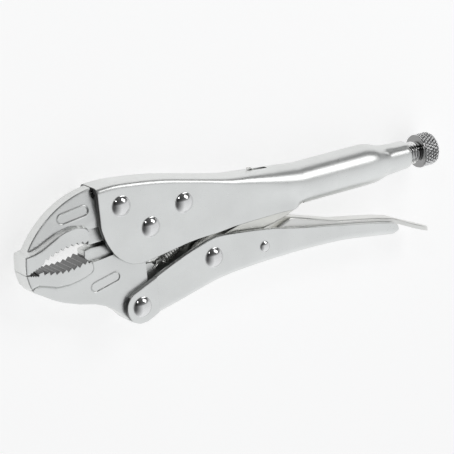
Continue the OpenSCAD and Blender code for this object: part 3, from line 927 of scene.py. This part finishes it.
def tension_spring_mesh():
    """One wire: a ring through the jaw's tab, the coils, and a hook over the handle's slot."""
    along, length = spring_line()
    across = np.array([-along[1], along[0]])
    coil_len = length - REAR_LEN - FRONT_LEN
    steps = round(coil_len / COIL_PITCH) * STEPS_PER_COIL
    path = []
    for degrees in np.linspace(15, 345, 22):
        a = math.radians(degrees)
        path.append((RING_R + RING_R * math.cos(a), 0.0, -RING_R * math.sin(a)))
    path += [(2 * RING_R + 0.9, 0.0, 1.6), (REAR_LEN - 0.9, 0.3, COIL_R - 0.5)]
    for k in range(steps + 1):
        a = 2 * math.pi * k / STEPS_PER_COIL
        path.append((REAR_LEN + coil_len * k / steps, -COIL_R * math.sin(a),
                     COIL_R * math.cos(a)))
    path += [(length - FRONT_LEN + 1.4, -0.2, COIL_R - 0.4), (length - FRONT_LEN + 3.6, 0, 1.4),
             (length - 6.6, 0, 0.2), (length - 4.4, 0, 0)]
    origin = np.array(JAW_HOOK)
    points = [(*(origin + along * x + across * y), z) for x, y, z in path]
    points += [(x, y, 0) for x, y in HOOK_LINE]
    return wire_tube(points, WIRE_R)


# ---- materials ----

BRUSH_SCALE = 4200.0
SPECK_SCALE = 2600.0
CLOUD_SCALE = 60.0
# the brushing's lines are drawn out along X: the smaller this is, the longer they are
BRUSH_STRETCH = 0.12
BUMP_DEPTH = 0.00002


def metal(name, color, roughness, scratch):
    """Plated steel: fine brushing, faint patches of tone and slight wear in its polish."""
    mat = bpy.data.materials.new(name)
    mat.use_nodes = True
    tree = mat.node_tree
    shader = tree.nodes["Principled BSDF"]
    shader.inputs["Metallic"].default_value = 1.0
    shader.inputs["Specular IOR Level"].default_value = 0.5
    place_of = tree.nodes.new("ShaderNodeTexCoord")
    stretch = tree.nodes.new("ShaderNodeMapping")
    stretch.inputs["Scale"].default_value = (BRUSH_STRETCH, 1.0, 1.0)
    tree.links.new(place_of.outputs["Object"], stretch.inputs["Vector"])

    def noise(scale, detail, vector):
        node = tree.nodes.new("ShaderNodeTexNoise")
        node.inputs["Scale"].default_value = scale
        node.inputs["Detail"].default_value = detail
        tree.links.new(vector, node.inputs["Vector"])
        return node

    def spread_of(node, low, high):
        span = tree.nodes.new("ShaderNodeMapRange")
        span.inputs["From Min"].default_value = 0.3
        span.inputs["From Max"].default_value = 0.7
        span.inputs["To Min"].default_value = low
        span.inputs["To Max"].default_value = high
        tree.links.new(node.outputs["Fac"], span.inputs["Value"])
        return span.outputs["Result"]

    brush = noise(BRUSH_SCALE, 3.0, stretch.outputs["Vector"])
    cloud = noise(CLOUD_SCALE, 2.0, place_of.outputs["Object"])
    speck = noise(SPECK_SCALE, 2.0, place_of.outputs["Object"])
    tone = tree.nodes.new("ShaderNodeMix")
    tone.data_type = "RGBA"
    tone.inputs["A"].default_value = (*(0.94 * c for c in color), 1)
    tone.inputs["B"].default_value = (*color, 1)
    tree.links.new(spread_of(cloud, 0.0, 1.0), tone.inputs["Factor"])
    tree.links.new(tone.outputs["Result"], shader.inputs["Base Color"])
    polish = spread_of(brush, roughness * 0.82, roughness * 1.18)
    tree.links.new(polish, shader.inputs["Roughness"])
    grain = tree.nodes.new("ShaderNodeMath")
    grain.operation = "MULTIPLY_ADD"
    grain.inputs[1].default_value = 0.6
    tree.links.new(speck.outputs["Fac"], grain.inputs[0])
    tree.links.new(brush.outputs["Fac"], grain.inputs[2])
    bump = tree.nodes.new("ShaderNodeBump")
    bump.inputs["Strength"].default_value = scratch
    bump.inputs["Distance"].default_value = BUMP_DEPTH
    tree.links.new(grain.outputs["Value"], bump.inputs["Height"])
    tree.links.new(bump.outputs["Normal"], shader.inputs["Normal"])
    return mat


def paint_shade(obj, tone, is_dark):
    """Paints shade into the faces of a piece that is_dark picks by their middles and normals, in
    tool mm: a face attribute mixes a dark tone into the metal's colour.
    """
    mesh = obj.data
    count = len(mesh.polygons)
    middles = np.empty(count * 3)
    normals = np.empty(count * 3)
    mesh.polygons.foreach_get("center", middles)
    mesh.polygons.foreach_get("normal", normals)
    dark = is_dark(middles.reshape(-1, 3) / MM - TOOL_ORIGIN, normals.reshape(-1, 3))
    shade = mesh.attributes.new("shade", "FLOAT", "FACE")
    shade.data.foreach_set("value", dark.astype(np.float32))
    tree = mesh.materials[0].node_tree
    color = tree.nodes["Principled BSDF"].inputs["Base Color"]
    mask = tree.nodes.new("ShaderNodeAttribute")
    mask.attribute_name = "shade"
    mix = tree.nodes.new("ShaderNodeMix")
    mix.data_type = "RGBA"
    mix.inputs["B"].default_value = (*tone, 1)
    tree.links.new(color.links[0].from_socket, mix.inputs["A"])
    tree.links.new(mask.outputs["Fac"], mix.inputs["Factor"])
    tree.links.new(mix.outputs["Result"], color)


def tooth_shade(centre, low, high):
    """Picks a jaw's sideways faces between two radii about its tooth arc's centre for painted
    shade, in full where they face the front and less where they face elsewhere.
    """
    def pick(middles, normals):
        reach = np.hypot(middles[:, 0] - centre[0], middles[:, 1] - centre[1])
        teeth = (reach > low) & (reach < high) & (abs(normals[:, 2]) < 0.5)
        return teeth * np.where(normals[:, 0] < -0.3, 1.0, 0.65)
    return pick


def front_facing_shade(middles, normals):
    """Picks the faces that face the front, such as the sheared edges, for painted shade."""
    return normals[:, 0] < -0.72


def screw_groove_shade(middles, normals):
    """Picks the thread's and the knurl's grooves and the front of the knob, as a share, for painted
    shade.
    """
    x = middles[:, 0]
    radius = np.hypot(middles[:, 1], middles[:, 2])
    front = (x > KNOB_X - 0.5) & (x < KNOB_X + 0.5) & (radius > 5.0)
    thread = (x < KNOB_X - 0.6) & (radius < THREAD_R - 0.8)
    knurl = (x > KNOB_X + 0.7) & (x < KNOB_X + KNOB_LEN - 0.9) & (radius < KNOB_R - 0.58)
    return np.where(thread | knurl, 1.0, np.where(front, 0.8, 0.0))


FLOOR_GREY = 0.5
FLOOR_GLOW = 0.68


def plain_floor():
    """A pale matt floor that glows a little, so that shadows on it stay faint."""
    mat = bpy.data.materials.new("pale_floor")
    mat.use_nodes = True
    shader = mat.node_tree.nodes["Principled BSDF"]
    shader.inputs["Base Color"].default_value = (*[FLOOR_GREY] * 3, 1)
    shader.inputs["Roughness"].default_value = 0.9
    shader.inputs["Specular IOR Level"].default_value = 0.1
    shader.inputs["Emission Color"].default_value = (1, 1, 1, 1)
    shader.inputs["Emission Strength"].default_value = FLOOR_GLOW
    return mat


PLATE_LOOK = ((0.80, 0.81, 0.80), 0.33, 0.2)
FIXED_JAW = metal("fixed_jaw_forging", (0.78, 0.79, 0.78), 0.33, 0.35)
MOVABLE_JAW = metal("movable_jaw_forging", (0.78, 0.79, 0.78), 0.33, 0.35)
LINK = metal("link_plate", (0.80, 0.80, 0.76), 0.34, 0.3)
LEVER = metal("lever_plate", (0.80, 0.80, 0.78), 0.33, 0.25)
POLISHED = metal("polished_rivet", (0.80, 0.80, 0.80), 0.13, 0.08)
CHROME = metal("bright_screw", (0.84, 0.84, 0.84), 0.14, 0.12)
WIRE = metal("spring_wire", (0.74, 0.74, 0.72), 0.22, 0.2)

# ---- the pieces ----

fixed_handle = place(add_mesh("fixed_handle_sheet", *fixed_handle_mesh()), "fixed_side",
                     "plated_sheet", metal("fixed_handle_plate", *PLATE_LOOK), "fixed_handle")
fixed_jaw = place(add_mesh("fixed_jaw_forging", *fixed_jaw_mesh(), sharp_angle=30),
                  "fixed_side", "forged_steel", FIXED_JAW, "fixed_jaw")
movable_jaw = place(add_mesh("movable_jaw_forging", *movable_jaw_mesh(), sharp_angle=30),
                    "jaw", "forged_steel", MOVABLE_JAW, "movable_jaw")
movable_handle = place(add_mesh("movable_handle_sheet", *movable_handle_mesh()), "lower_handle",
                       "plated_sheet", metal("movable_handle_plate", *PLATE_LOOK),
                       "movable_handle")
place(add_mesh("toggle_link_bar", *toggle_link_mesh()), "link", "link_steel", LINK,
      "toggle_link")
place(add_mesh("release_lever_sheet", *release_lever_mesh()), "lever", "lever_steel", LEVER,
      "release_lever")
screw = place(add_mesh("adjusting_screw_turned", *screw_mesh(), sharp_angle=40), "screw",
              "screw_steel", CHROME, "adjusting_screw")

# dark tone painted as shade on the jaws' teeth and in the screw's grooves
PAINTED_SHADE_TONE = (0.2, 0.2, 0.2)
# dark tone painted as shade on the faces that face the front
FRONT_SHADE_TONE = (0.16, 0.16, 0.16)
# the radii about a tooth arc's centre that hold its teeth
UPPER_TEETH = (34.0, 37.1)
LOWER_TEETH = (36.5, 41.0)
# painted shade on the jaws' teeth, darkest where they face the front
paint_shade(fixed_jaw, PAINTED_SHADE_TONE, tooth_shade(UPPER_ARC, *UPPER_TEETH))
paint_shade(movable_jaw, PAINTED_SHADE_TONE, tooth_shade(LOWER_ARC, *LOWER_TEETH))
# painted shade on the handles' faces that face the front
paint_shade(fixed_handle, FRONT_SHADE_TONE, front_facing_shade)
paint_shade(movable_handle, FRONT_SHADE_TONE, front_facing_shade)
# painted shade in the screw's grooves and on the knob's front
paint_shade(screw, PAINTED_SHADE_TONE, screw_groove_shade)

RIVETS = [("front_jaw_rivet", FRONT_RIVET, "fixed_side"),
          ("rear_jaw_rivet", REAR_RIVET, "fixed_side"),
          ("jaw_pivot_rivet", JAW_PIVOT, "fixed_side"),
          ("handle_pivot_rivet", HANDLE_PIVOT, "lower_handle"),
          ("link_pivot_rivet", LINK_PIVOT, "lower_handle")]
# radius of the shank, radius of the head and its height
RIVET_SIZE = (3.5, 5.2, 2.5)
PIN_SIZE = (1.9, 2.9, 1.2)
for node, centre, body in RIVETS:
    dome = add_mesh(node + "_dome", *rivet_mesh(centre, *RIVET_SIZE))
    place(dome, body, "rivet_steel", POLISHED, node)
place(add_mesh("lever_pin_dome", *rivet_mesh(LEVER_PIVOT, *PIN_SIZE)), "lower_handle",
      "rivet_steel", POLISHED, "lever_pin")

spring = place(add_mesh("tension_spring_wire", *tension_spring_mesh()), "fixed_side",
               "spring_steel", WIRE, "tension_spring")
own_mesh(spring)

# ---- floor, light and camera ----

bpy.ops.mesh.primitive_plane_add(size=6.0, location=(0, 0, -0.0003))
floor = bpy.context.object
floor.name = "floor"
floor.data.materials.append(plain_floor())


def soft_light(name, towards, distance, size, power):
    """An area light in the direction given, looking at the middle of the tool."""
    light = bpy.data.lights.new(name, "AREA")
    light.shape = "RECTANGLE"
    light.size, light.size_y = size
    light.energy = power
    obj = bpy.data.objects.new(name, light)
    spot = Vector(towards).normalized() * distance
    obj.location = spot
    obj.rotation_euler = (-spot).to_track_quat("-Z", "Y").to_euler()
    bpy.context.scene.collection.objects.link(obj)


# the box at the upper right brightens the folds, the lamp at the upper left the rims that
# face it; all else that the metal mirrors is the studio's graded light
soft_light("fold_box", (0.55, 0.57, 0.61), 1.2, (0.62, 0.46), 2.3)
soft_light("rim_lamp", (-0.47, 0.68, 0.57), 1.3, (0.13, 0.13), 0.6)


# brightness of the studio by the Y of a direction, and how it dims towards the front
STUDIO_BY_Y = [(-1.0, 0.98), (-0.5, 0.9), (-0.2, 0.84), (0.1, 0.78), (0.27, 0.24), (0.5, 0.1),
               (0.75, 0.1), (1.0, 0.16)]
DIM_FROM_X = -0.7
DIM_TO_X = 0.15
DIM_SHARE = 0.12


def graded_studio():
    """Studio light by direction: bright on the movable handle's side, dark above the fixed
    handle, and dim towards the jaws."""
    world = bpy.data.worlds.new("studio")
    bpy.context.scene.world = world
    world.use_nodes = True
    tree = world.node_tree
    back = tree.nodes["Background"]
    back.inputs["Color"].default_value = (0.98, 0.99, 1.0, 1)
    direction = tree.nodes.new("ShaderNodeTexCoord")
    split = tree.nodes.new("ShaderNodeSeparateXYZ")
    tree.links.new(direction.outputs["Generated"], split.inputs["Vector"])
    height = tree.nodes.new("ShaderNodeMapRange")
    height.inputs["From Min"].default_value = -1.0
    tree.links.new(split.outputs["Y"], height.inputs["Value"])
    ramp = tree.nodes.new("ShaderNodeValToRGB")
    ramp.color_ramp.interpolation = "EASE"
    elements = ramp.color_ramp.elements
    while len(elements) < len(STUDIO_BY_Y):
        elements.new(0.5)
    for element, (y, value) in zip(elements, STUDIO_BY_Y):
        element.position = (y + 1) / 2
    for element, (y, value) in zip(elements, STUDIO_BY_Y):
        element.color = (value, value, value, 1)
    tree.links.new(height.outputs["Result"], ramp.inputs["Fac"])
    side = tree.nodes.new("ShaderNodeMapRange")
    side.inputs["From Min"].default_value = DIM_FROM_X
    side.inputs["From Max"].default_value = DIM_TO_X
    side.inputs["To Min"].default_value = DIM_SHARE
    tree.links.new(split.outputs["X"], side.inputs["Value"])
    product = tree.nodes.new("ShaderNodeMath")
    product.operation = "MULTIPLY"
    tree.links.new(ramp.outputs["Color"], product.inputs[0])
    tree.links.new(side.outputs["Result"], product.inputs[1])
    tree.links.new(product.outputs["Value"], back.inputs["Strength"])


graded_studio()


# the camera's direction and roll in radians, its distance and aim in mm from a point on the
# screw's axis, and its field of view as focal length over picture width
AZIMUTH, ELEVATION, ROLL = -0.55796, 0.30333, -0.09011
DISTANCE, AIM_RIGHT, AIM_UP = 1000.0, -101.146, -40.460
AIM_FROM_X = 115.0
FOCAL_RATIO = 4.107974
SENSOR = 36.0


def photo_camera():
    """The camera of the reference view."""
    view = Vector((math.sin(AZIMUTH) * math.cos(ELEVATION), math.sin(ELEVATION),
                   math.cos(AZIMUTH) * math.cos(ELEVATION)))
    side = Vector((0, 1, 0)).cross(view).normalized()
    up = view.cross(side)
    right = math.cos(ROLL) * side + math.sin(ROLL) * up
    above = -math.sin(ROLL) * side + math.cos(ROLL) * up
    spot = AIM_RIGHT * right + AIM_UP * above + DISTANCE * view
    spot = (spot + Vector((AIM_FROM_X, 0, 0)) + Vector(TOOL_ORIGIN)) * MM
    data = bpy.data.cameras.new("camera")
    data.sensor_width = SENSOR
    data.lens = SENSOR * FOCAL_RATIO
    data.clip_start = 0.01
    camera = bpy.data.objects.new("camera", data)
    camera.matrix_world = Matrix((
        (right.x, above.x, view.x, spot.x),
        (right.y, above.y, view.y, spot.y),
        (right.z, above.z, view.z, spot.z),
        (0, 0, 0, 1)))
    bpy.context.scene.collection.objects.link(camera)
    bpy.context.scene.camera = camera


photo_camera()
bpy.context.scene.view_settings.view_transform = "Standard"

**********

▶ **Exercise details**: Return only the stretch of the material above from the line holding "own_mesh(spring)" through the line holding "floor.data.materials.append(plain_floor())", copied exactly.

▶ **Final answer**:
own_mesh(spring)

# ---- floor, light and camera ----

bpy.ops.mesh.primitive_plane_add(size=6.0, location=(0, 0, -0.0003))
floor = bpy.context.object
floor.name = "floor"
floor.data.materials.append(plain_floor())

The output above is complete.